Заслышав, как Дебора принялась раскапывать сугроб, Карла оживилась и стала едва заметно копировать движения Деборы, а узнав, что было похоронено под снегом, сказала:
— Ты и сейчас видишь эту штуку? Как она выглядит?
Дебора описала свою находку и передала, что сказал голос; тут Карла расплакалась.
— По-твоему, это правда… в самом деле?
— Я просто рассказываю, как было дело.
— Не привираешь?.. То есть… тебе взаправду был такой сон?..
— Да, конечно.
Карла утерла глаза.
— Сон и есть сон, да к тому же твой…
— Но он же взаправду был, — сказала Дебора.
— Единственная черта, которую я никогда не смогу переступить… — размышляла вслух Карла, — единственная тяга, в которой никогда не смогу признаться.
Выслушав рассказ Деборы, Фуриайя сказала:
— Ты всегда воспринимала свои способности как нечто само собой разумеющееся, верно?

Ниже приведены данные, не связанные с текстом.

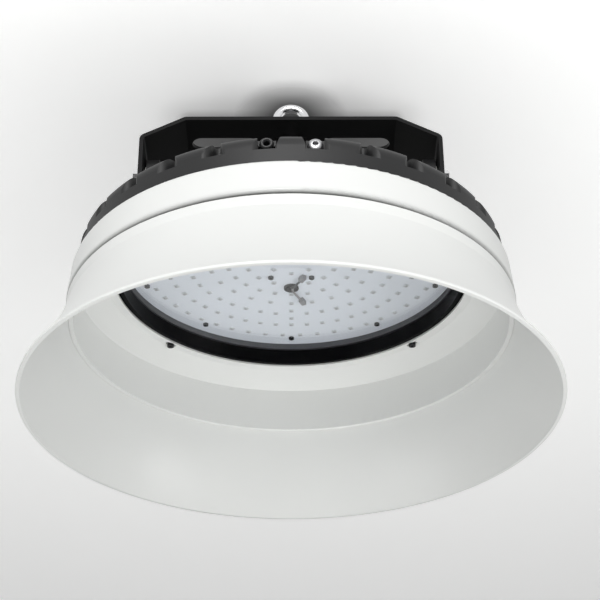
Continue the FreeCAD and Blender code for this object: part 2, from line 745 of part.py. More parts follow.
def build_wiring():
    """Grommet, the two leads of the LED board and the terminals they end in."""
    body = new_body("wire_grommet")
    body.setExpression("Placement.Base.y", wire_hole_y.text)
    barrel = s.wire_hole_radius - s.screw_play
    lip = barrel + s.grommet_lip
    revolved(body, "grommet", [
        (s.grommet_bore, board_low - s.grommet_lip_height),
        (lip, board_low - s.grommet_lip_height),
        (lip, board_low),
        (barrel, board_low),
        (barrel, base_top),
        (lip, base_top),
        (lip, base_top + s.grommet_lip_height),
        (s.grommet_bore, base_top + s.grommet_lip_height),
    ])
    terminals = new_body("board_terminals")
    level = board_low - s.grommet_lip_height - s.lead_radius - s.fit_gap
    bend = measure(3)
    ways = (
        ("led_lead_1", 0.9, wire_hole_y + 1.3, 64.5, 19.9, base_top + 22),
        ("led_lead_2", 0.6, wire_hole_y - 1.3, -61.4, 17.5, base_top + 14),
    )
    for name, x, y, turn, reach, upper in ways:
        back = -(y - driver_width / 2 - s.lead_end_gap) / sine(turn)
        lead = new_body(name)
        turning = FreeCAD.Rotation(Vector(0, 0, 1), turn)
        lead.Placement = FreeCAD.Placement(Vector(x, 0, 0), turning)
        lead.setExpression("Placement.Base.y", y.text)
        side = -1 if back.value < 0 else 1
        path = [
            (back, upper),
            (bend * side, upper),
            (0, upper - bend, bend, "left" if side > 0 else "right"),
            (0, level + bend),
            (bend, level, bend, "left"),
            (reach, level),
        ]
        spine = outline(lead, "path", "XZ_Plane", path, closed=False)
        section = circle_sketch(lead, "section", "YZ_Plane", 0, upper, s.lead_radius, back)
        pipe = lead.newObject("PartDesign::AdditivePipe", "insulation")
        pipe.Profile = section
        pipe.Spine = spine
        start = rectangle(reach + s.terminal_length / 2, measure(0), s.terminal_length, s.terminal_width)
        corners = [(x + u, y + v) for u, v in turned(start, turn)]
        sketch = outline(
            terminals, name + "_terminal_sketch", "XY_Plane", corners, board_low - s.terminal_height
        )
        padded(terminals, name + "_terminal", sketch, s.terminal_height)


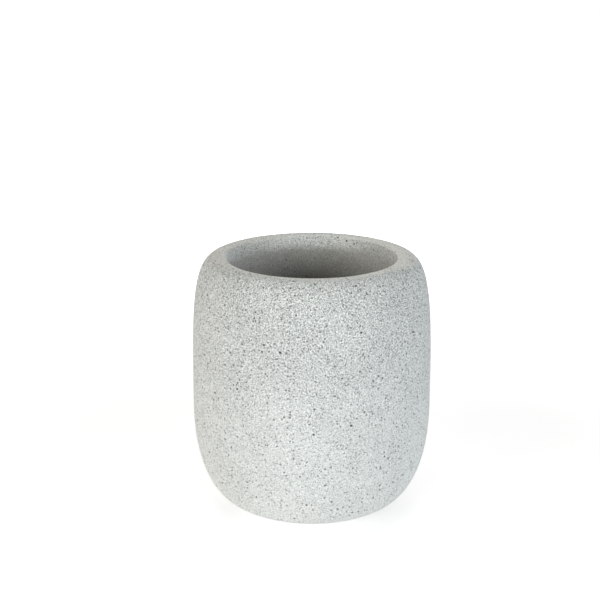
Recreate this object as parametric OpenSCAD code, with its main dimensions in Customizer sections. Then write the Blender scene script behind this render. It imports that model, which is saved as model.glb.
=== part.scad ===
// Bathroom tumbler: a thick-walled cup, cast in one piece with a stone finish, on soft round pads.
// Sizes are in millimetres. Z is the cup's axis, and z = 0 is the surface that the tumbler stands on.

/* [Outside of the cup] */
// Height of the tumbler, from the surface that it stands on to the top of the rim
overall_h = 94; // [84:0.5:110]
// Diameter at the widest level
body_d = 88; // [80:0.5:100]
// Height of the widest level above the surface
widest_h = 40.4; // [34:0.2:50]
// Diameter of the flat underside, where the lower curve starts
base_d = 48; // [44:0.5:58]
// Roundness of the lower curve: 2 is an ellipse, and more is squarer
lower_roundness = 2.35; // [2:0.05:3.2]
// Roundness of the upper curve, up to the rim
upper_roundness = 3.65; // [2.4:0.05:4.4]

/* [Rim and well] */
// Diameter of the rim's highest line
rim_d = 64.4; // [58:0.2:70]
// Radius that rolls the rim over into the well
lip_r = 1.2; // [0.8:0.1:3]
// Draft of the well's wall, in degrees
well_draft = 1; // [0:0.1:2]
// Thickness of the floor, between the well and the recess under it
floor_t = 8.6; // [5:0.2:14]
// Radius between the well's wall and its floor
floor_fillet_r = 6; // [2:0.5:12]

/* [Underside] */
// Width of the flat ring between the lower curve and the recess
base_land = 4; // [2:0.5:7]
// Depth of the recess that holds the pads
recess_depth = 1; // [0.6:0.1:2]
// Radius on the recess's edge
recess_edge_r = 0.5; // [0.2:0.1:0.8]

/* [Foot pads] */
// Number of pads
pad_count = 4; // [3:1:6]
// Diameter of a pad
pad_d = 9; // [6:0.5:11]
// Thickness of a pad, which lifts the cup clear of the surface
pad_t = 1.4; // [1.2:0.1:3]
// Radius on a pad's lower edge
pad_edge_r = 0.4; // [0.2:0.1:0.8]
// Gap between a pad and the recess's wall
pad_gap = 1.5; // [0.5:0.5:4]

/* [Hidden] */

stone = [0.80, 0.81, 0.80];
clear_rubber = [0.86, 0.87, 0.86];

// Segments of one quarter of the outline, of one small arc, and of a full turn
quarter_steps = 24;
arc_steps = 8;
$fn = 96;

// Levels, from the surface upwards
recess_z = pad_t;
base_z = recess_z - recess_depth;
floor_z = recess_z + floor_t;

// Radii of the underside
base_r = base_d / 2;
recess_r = base_r - base_land;
pad_r = pad_d / 2;
pad_circle_r = recess_r - pad_gap - pad_r;

// The lip is an arc about lip_centre, which ends where the well's drafted wall leaves it
rim_r = rim_d / 2;
lip_centre = [rim_r, overall_h - lip_r];
well_top = lip_centre + lip_r * [-cos(well_draft), sin(well_draft)];

// The wall runs down at its draft, and would meet the floor at well_floor_r without the fillet
well_floor_r = well_top.x - (well_top.y - floor_z) * tan(well_draft);
fillet_inset = floor_fillet_r * (1 - sin(well_draft)) / cos(well_draft);
fillet_centre = [well_floor_r - fillet_inset, floor_z + floor_fillet_r];

function pad_name(i) = str("foot_pad_", i);

// Points of an arc about a centre, from one angle to another
function arc(centre, r, from, to) =
    [for (i = [0:arc_steps])
        let (a = from + (to - from) * i / arc_steps)
        centre + r * [cos(a), sin(a)]];

// Quarter of a superellipse, from where it lies flat to where it stands upright
function quarter(flat, upright, roundness) =
    [for (i = [0:quarter_steps])
        let (a = 90 * i / quarter_steps)
        let (across = pow(sin(a), 2 / roundness))
        let (along = pow(cos(a), 2 / roundness))
        [flat.x + (upright.x - flat.x) * across, upright.y + (flat.y - upright.y) * along]];

function reversed(points) = [for (i = [len(points) - 1:-1:0]) points[i]];

// Outside, from the flat underside to the rim: two quarters that meet upright at the widest level
function outside() =
    let (widest = [body_d / 2, widest_h])
    concat(
        quarter([base_r, base_z], widest, lower_roundness),
        reversed(quarter([rim_r, overall_h], widest, upper_roundness)));

// Well, from the lip down its drafted wall and round the fillet to the middle of the floor
function well() =
    concat(
        arc(lip_centre, lip_r, 90, 180 - well_draft),
        arc(fillet_centre, floor_fillet_r, -well_draft, -90),
        [[0, floor_z]]);

// Underside, from the axis out over the recess to the edge of its mouth
function underside() =
    concat(
        [[0, recess_z], [recess_r, recess_z]],
        arc([recess_r + recess_edge_r, base_z + recess_edge_r], recess_edge_r, 180, 270));

// Cup: the whole section turned about the axis
module tumbler_body() {
    color(stone)
        rotate_extrude()
            polygon(concat(underside(), outside(), well()));
}

// Pad: a disc with a rolled lower edge, seated against the recess
module foot_pad(i) {
    turn = 360 * (i - 0.5) / pad_count;
    section = concat(
        [[0, 0]],
        arc([pad_r - pad_edge_r, pad_edge_r], pad_edge_r, -90, 0),
        [[pad_r, pad_t], [0, pad_t]]);
    color(clear_rubber)
        rotate(turn)
            translate([pad_circle_r, 0])
                rotate_extrude()
                    polygon(section);
}

tumbler_body();
for (i = [1:pad_count]) foot_pad(i);
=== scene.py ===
"""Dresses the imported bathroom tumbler: a cast cup with a speckled stone coat, on four clear pads.

Sizes are in metres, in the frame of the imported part: Z is the cup's axis, and z = 0 is what it stands on.
"""

import logging
import math
from dataclasses import dataclass
from enum import Enum
from typing import Iterable, Union

import bpy
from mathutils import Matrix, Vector


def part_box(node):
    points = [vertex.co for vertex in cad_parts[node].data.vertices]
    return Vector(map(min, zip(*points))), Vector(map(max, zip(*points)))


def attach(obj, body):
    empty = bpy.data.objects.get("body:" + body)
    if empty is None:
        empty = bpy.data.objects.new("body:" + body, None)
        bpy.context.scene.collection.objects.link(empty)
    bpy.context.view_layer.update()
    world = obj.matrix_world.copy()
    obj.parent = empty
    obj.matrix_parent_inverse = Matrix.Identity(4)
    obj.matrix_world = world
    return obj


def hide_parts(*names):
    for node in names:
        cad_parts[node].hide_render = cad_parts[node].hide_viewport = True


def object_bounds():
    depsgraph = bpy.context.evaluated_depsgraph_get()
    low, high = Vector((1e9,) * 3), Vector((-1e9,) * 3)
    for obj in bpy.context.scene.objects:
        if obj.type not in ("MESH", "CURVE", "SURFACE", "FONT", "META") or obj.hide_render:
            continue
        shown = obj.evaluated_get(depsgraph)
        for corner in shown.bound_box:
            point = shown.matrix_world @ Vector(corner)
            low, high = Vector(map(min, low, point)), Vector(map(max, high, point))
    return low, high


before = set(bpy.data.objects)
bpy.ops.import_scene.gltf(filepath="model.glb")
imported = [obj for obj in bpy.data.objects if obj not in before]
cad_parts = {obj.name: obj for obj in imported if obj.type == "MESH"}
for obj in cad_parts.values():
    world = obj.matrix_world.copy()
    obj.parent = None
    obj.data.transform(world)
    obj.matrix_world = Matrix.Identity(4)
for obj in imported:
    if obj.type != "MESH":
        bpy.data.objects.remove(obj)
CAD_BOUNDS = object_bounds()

MM = 0.001
DEGREE = math.pi / 180
BODY = "root"
MERGE_DISTANCE = 1e-6

Point = tuple[float, float]
Span = tuple[float, float]
Place = tuple[float, float, float]
Colour = tuple[float, float, float]
Socket = bpy.types.NodeSocket
Value = Union[float, Colour, Socket]

ORIGIN: Place = (0.0, 0.0, 0.0)
WHITE: Colour = (1.0, 1.0, 1.0)

log = logging.getLogger("tumbler")


class Slot(Enum):
    """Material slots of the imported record."""

    CASTING = "stone_casting"
    PAD = "clear_pad"


class Facing(Enum):
    """Which way a level face looks."""

    UP = 1
    DOWN = -1


class Blend(Enum):
    """How a value runs from one end of its range to the other."""

    LINEAR = "LINEAR"
    SMOOTH = "SMOOTHSTEP"


class Mixed(Enum):
    """What a Mix node mixes, with the numbers of the two inputs and of the output that it uses for that."""

    NUMBERS = ("FLOAT", 2, 3, 0)
    COLOURS = ("RGBA", 6, 7, 2)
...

В отчетах, которые составляются на отделении, говорится, что ты умудрялась рисовать в любых условиях, вопреки всем ограничениям. Этот дар был твоим богатством, даже в разгар болезни, а теперь сравни, каково приходится другим, кому меньше повезло в смысле одаренности, до которой нужно еще дорасти. Даже ты вынужденно похоронила под забвением здоровую дружбу, изгнала из памяти солнечные времена. Думаю, этот сон сослужил тебе добрую службу еще в одном отношении: научил понимать Карлу. Очевидно, у многих ты вызываешь легкую зависть: да-да, я понимаю, это звучит как обывательское «везучая», но нет. Ты воспринимаешь как должное свой богатый и неисчерпаемый дар, за который другие отдали бы очень многое. Этот сон, как видно, чуть-чуть открыл тебе глаза. Он пришел к тебе как зов реального мира.
Слушая, как описывает ее Фуриайя, Дебора подумала, что жизнь еще не загублена и не проклята. Они сообща вспомнили древний ирский клич: «В молчаньи, во сне, перед вздохом и делом, всенепременно, нощно и денно, нганон вопиет из себя». Это тайное заклинание, обращенное к заклейменным, превратило Дебору в проводницу и сообщницу ирских происков. Сейчас уже мнилось, что этот ужас развеялся. Неужели ее прикосновение больше не было заразным? Неужели она могла любить и при этом не отравлять, наблюдать — и не губить? Могла ли при помощи обыкновенной кости свидетельствовать в пользу своей подруги?